Nov 17, 2011 - Sale 2262

Sale 2262 - Lot 280

Price Realized: $ 45,600
?Final Price Realized includes Buyer’s Premium added to Hammer Price
Estimate: $ 30,000 - $ 50,000
WAYNE THIEBAUD
Blighted Area

Oil on paper board, circa 1955. 508x761 mm; 20x30 inches. Signed in oil, lower right recto.

The earliest work of Wayne Theibaud (b. 1920) is a portrait of a fisherman painted in a freely expressive style, when he was only 16 years old. At the time, Thiebaud, who grew up mostly in Long Beach, but would spend most of his life in Sacramento, did not think he was headed for a career in the fine arts. Rather he envisioned himself as an advertising art director. He admired commercial art so much that his experience in the field essentially began there. He worked briefly from 1936-37 in the Walt Disney Studios in Los Angeles, where he drew the in-between frames (drawings positioned between key changes in movement in order to make animation play smooth) for such cartoons as Goofy and Pinocchio. He later turned to illustrating movie posters for Universal Pictures and worked in the advertising department of Rexall Drugs. After serving in World War II, as a cartoonist and poster designer, Thiebaud attended San Jose State College (1949-50) and California State College at Sacramento (1950-53), majoring in art.

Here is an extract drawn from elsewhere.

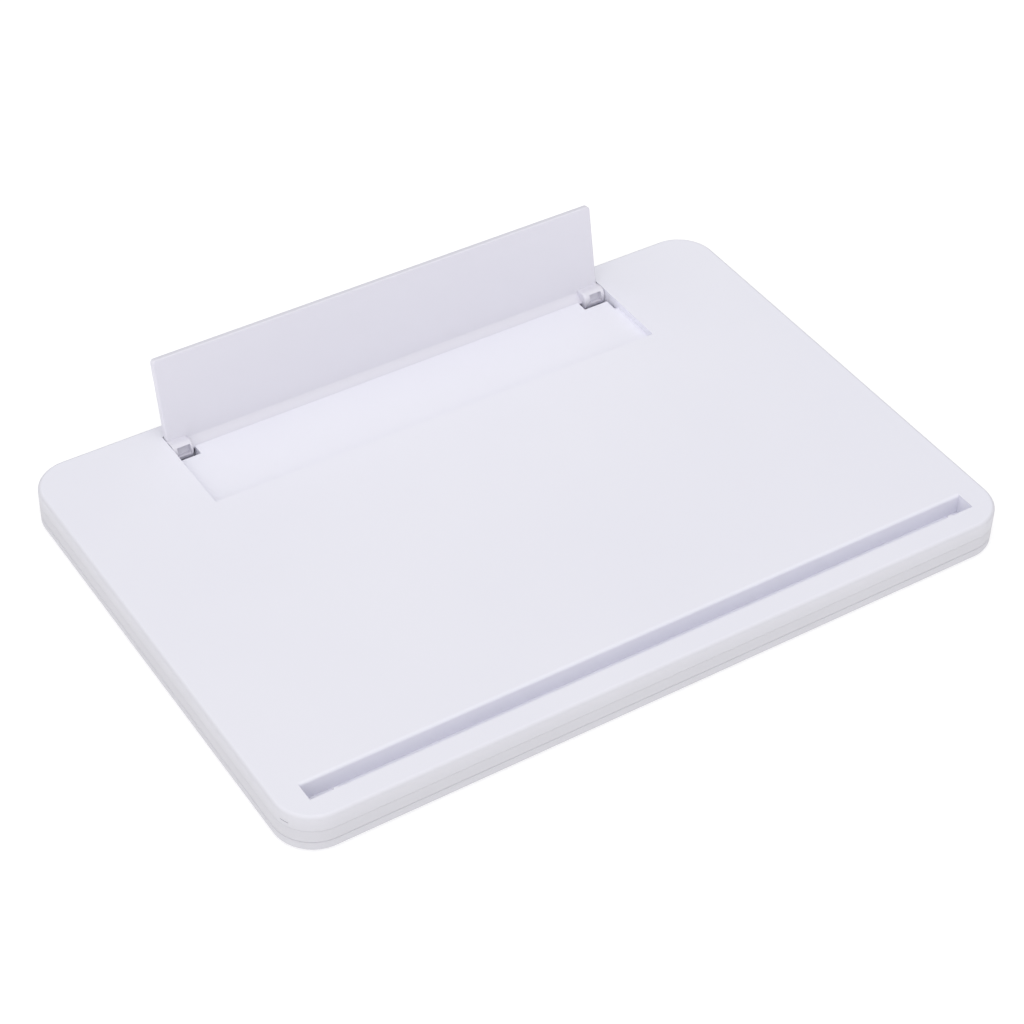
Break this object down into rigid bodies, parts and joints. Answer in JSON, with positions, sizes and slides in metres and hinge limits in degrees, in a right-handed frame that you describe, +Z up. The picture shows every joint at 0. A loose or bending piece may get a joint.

From 1951-60 Thiebaud worked as an art instructor at the Sacramento Junior College, where he was simultaneously able to pursue his own career as an artist. During this time his interests in subject and style wavered and developed greatly, the period in which the current painting falls, until finally formulating into the sweet confectionaries, for which is more famously known, beginning in the early 1960s. Like many serious artists in the 1950s Thiebaud moved to New York for a brief stint. There he worked at an advertisting agency and frequented the Cedar Tavern in Greenwich Village, where he befriended Willem de Kooning and Franz Kline. While somewhat turned off by the Abstract Expressionists credo and "churchy feeling of a lot of New York painting", as Thiebaud once put it, he learned their sensibilities through the brushstroke, especially early in his career. His fellow California artist Richard Dieberkorn, who was making representational paintings in the late 1950s, was also quite influential.

Thiebaud's experience in advertising design and the layout of simple objects for drugstore adverts informs his early work, as well as much of his later work. In fact, the present painting could very well be an exercise, likely for a class he was teaching, in formal qualities, compositional design and structural coherence and the use of opaque and translucent media. This certainly presages his mature work that presses his subjects forward against the picture plane, simplifying objects into basic formal units and aligning his compositions in an architectonic manner. And not to be a mere afterthought, the ordering principles of Blighted Area recalls one of Thiebaud's first interests, that of cartoons, as he still often cites the inspirational "Krazy Kat" strip by George Herriman.